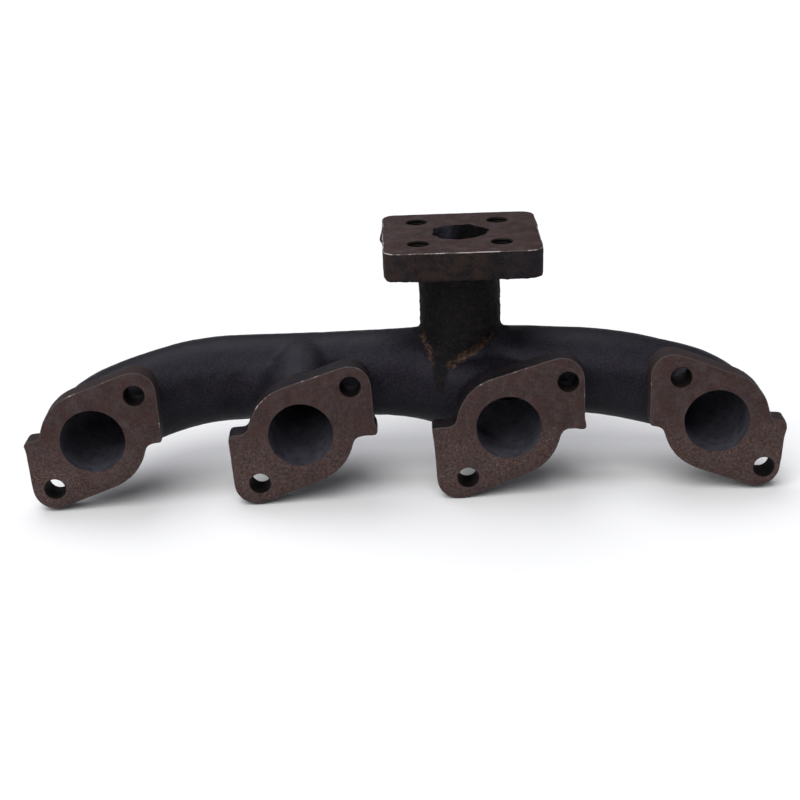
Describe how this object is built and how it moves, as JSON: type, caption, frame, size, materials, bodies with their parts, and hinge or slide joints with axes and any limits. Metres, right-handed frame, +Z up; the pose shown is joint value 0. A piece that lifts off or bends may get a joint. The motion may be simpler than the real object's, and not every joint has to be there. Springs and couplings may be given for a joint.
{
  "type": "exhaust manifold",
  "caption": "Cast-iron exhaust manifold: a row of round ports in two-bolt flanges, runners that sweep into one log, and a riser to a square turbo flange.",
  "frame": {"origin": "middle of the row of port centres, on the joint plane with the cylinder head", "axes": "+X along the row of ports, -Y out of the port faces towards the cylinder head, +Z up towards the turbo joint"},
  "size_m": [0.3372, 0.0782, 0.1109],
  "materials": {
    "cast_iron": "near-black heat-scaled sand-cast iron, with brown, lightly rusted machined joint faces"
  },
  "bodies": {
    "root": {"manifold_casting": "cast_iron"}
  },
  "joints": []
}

◆ ◆ ◆

WHAT TO DO: Repeat the material above in full, keeping every word.

TASK ANSWER:
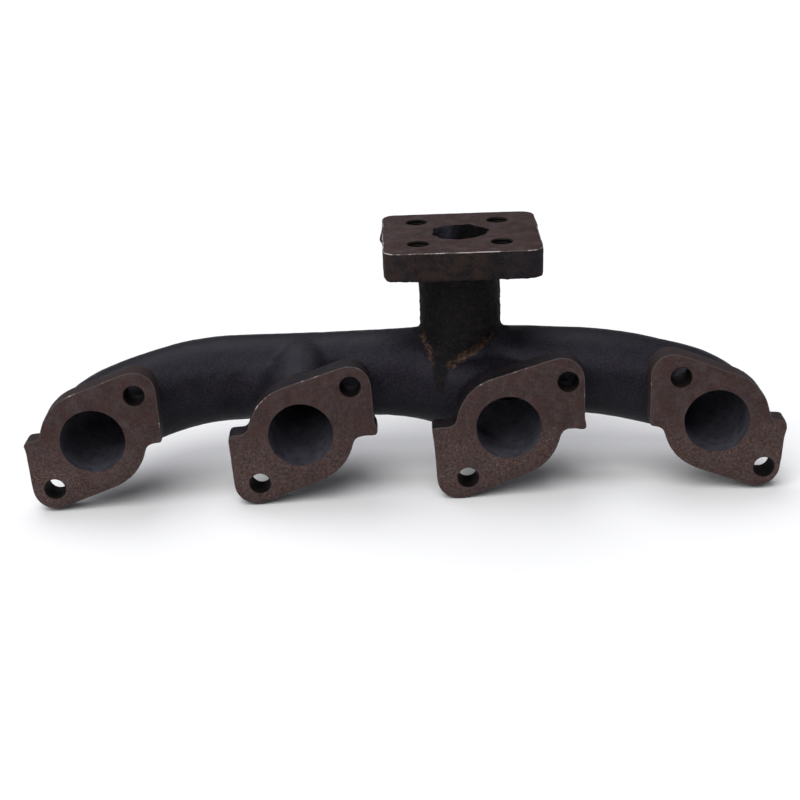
Describe how this object is built and how it moves, as JSON: type, caption, frame, size, materials, bodies with their parts, and hinge or slide joints with axes and any limits. Metres, right-handed frame, +Z up; the pose shown is joint value 0. A piece that lifts off or bends may get a joint. The motion may be simpler than the real object's, and not every joint has to be there. Springs and couplings may be given for a joint.
{
  "type": "exhaust manifold",
  "caption": "Cast-iron exhaust manifold: a row of round ports in two-bolt flanges, runners that sweep into one log, and a riser to a square turbo flange.",
  "frame": {"origin": "middle of the row of port centres, on the joint plane with the cylinder head", "axes": "+X along the row of ports, -Y out of the port faces towards the cylinder head, +Z up towards the turbo joint"},
  "size_m": [0.3372, 0.0782, 0.1109],
  "materials": {
    "cast_iron": "near-black heat-scaled sand-cast iron, with brown, lightly rusted machined joint faces"
  },
  "bodies": {
    "root": {"manifold_casting": "cast_iron"}
  },
  "joints": []
}